* **WHAT IS BEING ASKED**:
Start at the line containing "model.glb, bake each" and stop at the line containing "record = json.load(file)"; copy those lines exactly, both ends included, and no others.

======== INPUT

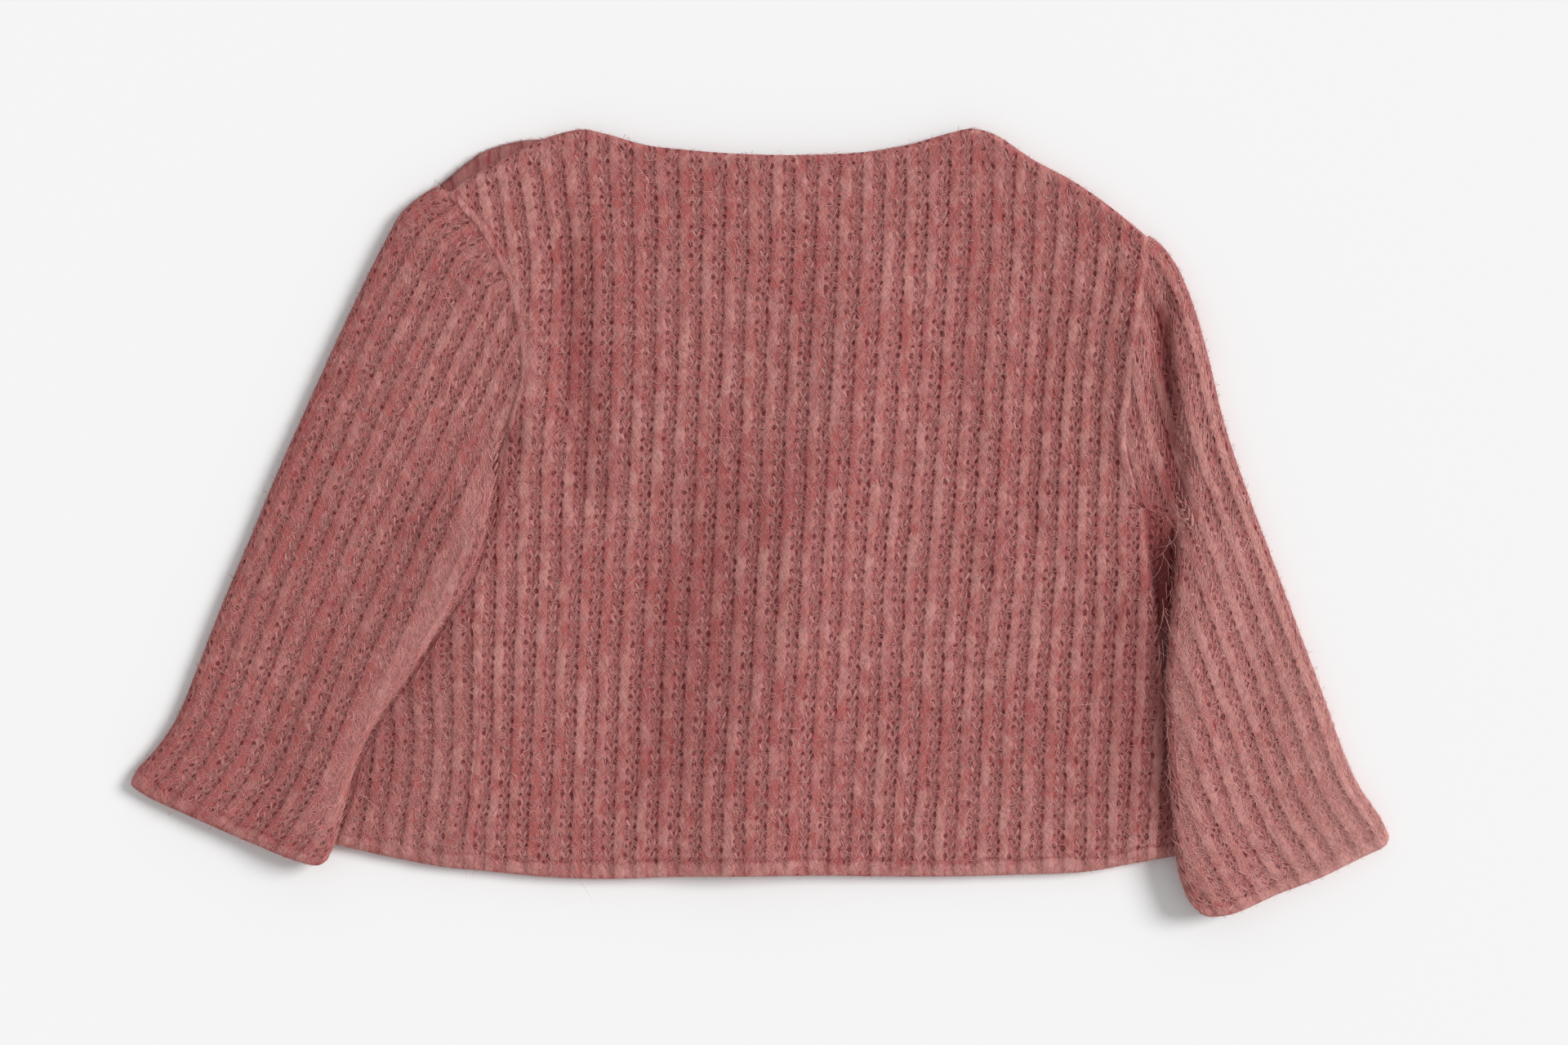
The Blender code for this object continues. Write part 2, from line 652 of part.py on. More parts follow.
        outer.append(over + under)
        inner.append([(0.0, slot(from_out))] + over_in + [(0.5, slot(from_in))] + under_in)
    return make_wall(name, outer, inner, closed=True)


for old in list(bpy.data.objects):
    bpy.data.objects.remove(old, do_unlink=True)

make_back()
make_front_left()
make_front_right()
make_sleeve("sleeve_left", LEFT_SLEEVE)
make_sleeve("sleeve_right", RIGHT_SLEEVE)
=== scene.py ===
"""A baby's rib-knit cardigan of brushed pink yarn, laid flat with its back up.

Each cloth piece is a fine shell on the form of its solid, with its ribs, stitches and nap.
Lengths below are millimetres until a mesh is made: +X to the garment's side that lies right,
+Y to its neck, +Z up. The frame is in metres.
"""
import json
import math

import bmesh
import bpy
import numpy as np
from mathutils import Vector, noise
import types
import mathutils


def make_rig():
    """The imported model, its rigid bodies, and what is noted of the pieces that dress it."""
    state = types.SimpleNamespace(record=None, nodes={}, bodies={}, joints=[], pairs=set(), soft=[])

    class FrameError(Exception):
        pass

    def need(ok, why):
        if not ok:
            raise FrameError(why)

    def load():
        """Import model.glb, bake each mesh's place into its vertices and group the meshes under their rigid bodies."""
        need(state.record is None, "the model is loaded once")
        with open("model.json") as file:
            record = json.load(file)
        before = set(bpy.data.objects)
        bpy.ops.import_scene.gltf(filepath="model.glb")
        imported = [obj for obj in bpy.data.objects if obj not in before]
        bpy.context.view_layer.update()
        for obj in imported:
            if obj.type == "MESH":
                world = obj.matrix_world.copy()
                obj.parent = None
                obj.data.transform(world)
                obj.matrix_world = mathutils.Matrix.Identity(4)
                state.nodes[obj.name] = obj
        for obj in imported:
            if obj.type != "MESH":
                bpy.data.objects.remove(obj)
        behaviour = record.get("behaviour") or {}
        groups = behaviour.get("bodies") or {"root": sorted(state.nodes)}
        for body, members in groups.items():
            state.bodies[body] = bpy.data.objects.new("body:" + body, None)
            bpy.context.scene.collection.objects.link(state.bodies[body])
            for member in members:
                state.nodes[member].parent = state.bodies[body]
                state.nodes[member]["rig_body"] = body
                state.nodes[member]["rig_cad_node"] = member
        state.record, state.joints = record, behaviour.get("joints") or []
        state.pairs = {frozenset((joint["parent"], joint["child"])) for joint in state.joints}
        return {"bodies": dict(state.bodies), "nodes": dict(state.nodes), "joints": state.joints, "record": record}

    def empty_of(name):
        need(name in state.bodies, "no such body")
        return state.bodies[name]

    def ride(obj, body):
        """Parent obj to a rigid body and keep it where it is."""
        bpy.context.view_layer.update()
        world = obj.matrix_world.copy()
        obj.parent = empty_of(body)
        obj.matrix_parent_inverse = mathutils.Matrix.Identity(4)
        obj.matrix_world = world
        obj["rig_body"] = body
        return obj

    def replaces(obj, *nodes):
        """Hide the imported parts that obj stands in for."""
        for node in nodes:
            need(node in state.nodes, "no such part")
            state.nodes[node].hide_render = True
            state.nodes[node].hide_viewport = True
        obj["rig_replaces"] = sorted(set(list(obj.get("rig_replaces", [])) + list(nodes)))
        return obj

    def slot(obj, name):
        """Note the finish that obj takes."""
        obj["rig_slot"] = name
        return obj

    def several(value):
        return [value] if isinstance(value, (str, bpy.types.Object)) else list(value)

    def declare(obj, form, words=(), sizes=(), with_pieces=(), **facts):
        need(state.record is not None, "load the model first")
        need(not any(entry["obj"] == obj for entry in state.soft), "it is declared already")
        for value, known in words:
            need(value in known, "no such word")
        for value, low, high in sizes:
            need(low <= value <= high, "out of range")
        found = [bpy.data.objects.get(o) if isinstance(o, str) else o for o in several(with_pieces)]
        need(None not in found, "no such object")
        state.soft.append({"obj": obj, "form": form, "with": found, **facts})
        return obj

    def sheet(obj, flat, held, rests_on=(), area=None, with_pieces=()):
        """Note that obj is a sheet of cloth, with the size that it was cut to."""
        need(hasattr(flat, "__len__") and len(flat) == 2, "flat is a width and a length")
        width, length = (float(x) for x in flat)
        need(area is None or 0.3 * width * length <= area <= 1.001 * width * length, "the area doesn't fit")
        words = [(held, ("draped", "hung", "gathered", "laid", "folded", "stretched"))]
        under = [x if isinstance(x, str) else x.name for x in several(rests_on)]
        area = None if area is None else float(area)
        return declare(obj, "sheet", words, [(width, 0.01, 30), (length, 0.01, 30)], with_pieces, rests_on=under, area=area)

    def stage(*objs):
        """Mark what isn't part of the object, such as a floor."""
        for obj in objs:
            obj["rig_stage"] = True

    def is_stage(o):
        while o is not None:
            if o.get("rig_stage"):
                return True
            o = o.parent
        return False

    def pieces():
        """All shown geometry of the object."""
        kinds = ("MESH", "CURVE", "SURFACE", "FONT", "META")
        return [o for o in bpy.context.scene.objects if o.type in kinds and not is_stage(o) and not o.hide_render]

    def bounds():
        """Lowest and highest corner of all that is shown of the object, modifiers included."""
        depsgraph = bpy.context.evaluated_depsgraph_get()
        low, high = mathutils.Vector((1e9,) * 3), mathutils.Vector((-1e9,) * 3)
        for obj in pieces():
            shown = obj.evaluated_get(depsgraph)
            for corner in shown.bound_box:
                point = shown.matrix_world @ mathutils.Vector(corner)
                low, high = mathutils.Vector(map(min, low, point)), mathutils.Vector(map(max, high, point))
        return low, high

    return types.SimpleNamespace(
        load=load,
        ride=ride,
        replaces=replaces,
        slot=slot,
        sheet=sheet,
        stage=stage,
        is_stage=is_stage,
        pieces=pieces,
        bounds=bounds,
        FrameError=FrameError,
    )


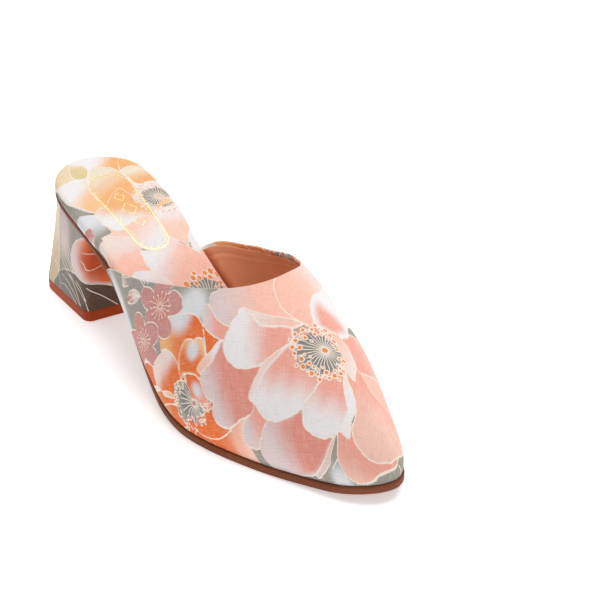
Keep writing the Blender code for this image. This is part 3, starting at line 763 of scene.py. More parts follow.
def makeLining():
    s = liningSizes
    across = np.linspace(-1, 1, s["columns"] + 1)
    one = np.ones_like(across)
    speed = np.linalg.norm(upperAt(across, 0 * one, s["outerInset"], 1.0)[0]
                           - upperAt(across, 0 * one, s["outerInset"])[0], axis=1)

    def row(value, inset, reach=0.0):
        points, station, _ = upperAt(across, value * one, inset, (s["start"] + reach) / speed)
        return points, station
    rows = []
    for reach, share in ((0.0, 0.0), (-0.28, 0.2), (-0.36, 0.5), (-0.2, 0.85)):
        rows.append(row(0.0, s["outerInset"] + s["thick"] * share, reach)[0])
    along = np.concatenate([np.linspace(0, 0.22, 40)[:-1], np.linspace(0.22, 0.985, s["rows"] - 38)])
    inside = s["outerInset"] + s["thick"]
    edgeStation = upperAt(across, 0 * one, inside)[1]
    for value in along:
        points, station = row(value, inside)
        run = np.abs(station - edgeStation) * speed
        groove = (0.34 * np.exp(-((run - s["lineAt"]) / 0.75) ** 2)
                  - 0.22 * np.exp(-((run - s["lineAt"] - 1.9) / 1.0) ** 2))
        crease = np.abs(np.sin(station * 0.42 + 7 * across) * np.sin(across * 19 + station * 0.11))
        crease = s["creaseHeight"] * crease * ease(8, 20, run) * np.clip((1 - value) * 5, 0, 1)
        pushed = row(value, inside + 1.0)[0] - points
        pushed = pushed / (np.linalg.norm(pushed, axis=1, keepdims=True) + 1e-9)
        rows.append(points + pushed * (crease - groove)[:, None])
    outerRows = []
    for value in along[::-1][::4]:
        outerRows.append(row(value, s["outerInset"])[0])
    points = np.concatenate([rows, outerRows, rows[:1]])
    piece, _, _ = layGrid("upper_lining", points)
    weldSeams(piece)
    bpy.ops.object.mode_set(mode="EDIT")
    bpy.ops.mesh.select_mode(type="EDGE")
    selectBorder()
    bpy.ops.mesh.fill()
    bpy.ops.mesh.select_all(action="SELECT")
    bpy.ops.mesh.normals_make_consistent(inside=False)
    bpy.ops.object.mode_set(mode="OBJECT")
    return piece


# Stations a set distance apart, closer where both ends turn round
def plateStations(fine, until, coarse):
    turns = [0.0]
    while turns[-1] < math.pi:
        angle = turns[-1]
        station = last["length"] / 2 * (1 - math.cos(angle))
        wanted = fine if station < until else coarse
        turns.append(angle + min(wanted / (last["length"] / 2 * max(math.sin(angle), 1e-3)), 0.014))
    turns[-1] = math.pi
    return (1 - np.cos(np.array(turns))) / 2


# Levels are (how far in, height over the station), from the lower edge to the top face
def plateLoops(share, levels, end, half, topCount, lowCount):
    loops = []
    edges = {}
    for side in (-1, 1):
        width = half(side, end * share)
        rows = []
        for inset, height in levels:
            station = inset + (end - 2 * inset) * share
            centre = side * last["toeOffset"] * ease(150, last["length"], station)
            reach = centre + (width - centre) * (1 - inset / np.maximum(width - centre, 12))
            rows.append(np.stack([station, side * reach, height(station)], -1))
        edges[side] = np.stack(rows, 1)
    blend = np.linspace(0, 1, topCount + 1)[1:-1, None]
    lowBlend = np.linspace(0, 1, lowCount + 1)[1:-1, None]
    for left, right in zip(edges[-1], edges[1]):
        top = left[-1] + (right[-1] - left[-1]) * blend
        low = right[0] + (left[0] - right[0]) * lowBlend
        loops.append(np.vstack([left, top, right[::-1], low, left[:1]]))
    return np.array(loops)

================

* **SOLUTION TO THE PROBLEM**:
        """Import model.glb, bake each mesh's place into its vertices and group the meshes under their rigid bodies."""
        need(state.record is None, "the model is loaded once")
        with open("model.json") as file:
            record = json.load(file)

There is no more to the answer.